Below is the data. Give it again, complete and exact.
====
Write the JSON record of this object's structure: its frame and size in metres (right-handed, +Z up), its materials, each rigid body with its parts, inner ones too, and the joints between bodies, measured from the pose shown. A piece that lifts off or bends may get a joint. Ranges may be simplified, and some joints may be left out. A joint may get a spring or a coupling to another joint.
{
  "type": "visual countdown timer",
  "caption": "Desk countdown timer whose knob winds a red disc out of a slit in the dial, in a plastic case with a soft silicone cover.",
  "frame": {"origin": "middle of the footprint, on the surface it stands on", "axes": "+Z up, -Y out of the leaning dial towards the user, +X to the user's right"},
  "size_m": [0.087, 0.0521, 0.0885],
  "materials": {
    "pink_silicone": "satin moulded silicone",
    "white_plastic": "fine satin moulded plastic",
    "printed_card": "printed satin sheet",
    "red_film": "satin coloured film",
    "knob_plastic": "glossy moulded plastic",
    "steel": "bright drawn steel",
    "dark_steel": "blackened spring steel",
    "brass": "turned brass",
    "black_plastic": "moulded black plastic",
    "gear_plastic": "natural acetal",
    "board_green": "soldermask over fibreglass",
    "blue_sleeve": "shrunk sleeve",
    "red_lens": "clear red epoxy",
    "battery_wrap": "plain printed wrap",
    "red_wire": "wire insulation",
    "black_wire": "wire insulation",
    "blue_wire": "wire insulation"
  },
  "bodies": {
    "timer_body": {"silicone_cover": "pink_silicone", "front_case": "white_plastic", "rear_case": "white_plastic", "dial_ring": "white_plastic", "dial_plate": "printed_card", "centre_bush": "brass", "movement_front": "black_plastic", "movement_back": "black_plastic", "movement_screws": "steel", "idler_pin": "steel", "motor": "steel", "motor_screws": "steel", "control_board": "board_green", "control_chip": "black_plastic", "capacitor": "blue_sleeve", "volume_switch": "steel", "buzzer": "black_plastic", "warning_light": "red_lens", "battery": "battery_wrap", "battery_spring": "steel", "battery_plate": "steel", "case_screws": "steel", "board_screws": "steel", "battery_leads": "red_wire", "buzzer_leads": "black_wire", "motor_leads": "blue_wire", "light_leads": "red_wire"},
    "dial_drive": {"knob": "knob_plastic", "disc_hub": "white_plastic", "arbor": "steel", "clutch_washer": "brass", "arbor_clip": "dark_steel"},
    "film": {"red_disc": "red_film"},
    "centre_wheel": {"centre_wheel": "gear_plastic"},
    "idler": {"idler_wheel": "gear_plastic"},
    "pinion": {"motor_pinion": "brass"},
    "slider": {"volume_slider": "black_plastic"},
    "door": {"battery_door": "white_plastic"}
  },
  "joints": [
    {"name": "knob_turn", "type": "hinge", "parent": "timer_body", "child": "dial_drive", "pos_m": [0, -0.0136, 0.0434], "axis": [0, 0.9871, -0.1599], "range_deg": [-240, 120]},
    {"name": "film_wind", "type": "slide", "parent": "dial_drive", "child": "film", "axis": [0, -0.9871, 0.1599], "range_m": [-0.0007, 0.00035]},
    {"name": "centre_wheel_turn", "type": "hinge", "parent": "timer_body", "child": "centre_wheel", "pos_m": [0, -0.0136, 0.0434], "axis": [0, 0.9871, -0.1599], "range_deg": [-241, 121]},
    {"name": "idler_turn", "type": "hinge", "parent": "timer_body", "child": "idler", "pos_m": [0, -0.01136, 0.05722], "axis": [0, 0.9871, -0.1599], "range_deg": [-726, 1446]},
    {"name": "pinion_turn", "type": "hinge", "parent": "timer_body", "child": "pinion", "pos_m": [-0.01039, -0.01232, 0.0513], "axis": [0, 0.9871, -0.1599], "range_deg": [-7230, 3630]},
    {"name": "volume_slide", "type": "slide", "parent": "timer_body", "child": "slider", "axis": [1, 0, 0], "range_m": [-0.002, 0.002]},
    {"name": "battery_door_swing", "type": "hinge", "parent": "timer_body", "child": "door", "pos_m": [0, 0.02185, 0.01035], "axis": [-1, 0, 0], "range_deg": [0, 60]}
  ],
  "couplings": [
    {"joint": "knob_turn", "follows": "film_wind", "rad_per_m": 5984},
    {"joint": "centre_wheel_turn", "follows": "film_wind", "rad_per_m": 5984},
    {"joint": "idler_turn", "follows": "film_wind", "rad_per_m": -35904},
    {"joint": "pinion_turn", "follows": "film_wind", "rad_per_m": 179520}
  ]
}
====
**FINISHED TASK:**
Write the JSON record of this object's structure: its frame and size in metres (right-handed, +Z up), its materials, each rigid body with its parts, inner ones too, and the joints between bodies, measured from the pose shown. A piece that lifts off or bends may get a joint. Ranges may be simplified, and some joints may be left out. A joint may get a spring or a coupling to another joint.
{
  "type": "visual countdown timer",
  "caption": "Desk countdown timer whose knob winds a red disc out of a slit in the dial, in a plastic case with a soft silicone cover.",
  "frame": {"origin": "middle of the footprint, on the surface it stands on", "axes": "+Z up, -Y out of the leaning dial towards the user, +X to the user's right"},
  "size_m": [0.087, 0.0521, 0.0885],
  "materials": {
    "pink_silicone": "satin moulded silicone",
    "white_plastic": "fine satin moulded plastic",
    "printed_card": "printed satin sheet",
    "red_film": "satin coloured film",
    "knob_plastic": "glossy moulded plastic",
    "steel": "bright drawn steel",
    "dark_steel": "blackened spring steel",
    "brass": "turned brass",
    "black_plastic": "moulded black plastic",
    "gear_plastic": "natural acetal",
    "board_green": "soldermask over fibreglass",
    "blue_sleeve": "shrunk sleeve",
    "red_lens": "clear red epoxy",
    "battery_wrap": "plain printed wrap",
    "red_wire": "wire insulation",
    "black_wire": "wire insulation",
    "blue_wire": "wire insulation"
  },
  "bodies": {
    "timer_body": {"silicone_cover": "pink_silicone", "front_case": "white_plastic", "rear_case": "white_plastic", "dial_ring": "white_plastic", "dial_plate": "printed_card", "centre_bush": "brass", "movement_front": "black_plastic", "movement_back": "black_plastic", "movement_screws": "steel", "idler_pin": "steel", "motor": "steel", "motor_screws": "steel", "control_board": "board_green", "control_chip": "black_plastic", "capacitor": "blue_sleeve", "volume_switch": "steel", "buzzer": "black_plastic", "warning_light": "red_lens", "battery": "battery_wrap", "battery_spring": "steel", "battery_plate": "steel", "case_screws": "steel", "board_screws": "steel", "battery_leads": "red_wire", "buzzer_leads": "black_wire", "motor_leads": "blue_wire", "light_leads": "red_wire"},
    "dial_drive": {"knob": "knob_plastic", "disc_hub": "white_plastic", "arbor": "steel", "clutch_washer": "brass", "arbor_clip": "dark_steel"},
    "film": {"red_disc": "red_film"},
    "centre_wheel": {"centre_wheel": "gear_plastic"},
    "idler": {"idler_wheel": "gear_plastic"},
    "pinion": {"motor_pinion": "brass"},
    "slider": {"volume_slider": "black_plastic"},
    "door": {"battery_door": "white_plastic"}
  },
  "joints": [
    {"name": "knob_turn", "type": "hinge", "parent": "timer_body", "child": "dial_drive", "pos_m": [0, -0.0136, 0.0434], "axis": [0, 0.9871, -0.1599], "range_deg": [-240, 120]},
    {"name": "film_wind", "type": "slide", "parent": "dial_drive", "child": "film", "axis": [0, -0.9871, 0.1599], "range_m": [-0.0007, 0.00035]},
    {"name": "centre_wheel_turn", "type": "hinge", "parent": "timer_body", "child": "centre_wheel", "pos_m": [0, -0.0136, 0.0434], "axis": [0, 0.9871, -0.1599], "range_deg": [-241, 121]},
    {"name": "idler_turn", "type": "hinge", "parent": "timer_body", "child": "idler", "pos_m": [0, -0.01136, 0.05722], "axis": [0, 0.9871, -0.1599], "range_deg": [-726, 1446]},
    {"name": "pinion_turn", "type": "hinge", "parent": "timer_body", "child": "pinion", "pos_m": [-0.01039, -0.01232, 0.0513], "axis": [0, 0.9871, -0.1599], "range_deg": [-7230, 3630]},
    {"name": "volume_slide", "type": "slide", "parent": "timer_body", "child": "slider", "axis": [1, 0, 0], "range_m": [-0.002, 0.002]},
    {"name": "battery_door_swing", "type": "hinge", "parent": "timer_body", "child": "door", "pos_m": [0, 0.02185, 0.01035], "axis": [-1, 0, 0], "range_deg": [0, 60]}
  ],
  "couplings": [
    {"joint": "knob_turn", "follows": "film_wind", "rad_per_m": 5984},
    {"joint": "centre_wheel_turn", "follows": "film_wind", "rad_per_m": 5984},
    {"joint": "idler_turn", "follows": "film_wind", "rad_per_m": -35904},
    {"joint": "pinion_turn", "follows": "film_wind", "rad_per_m": 179520}
  ]
}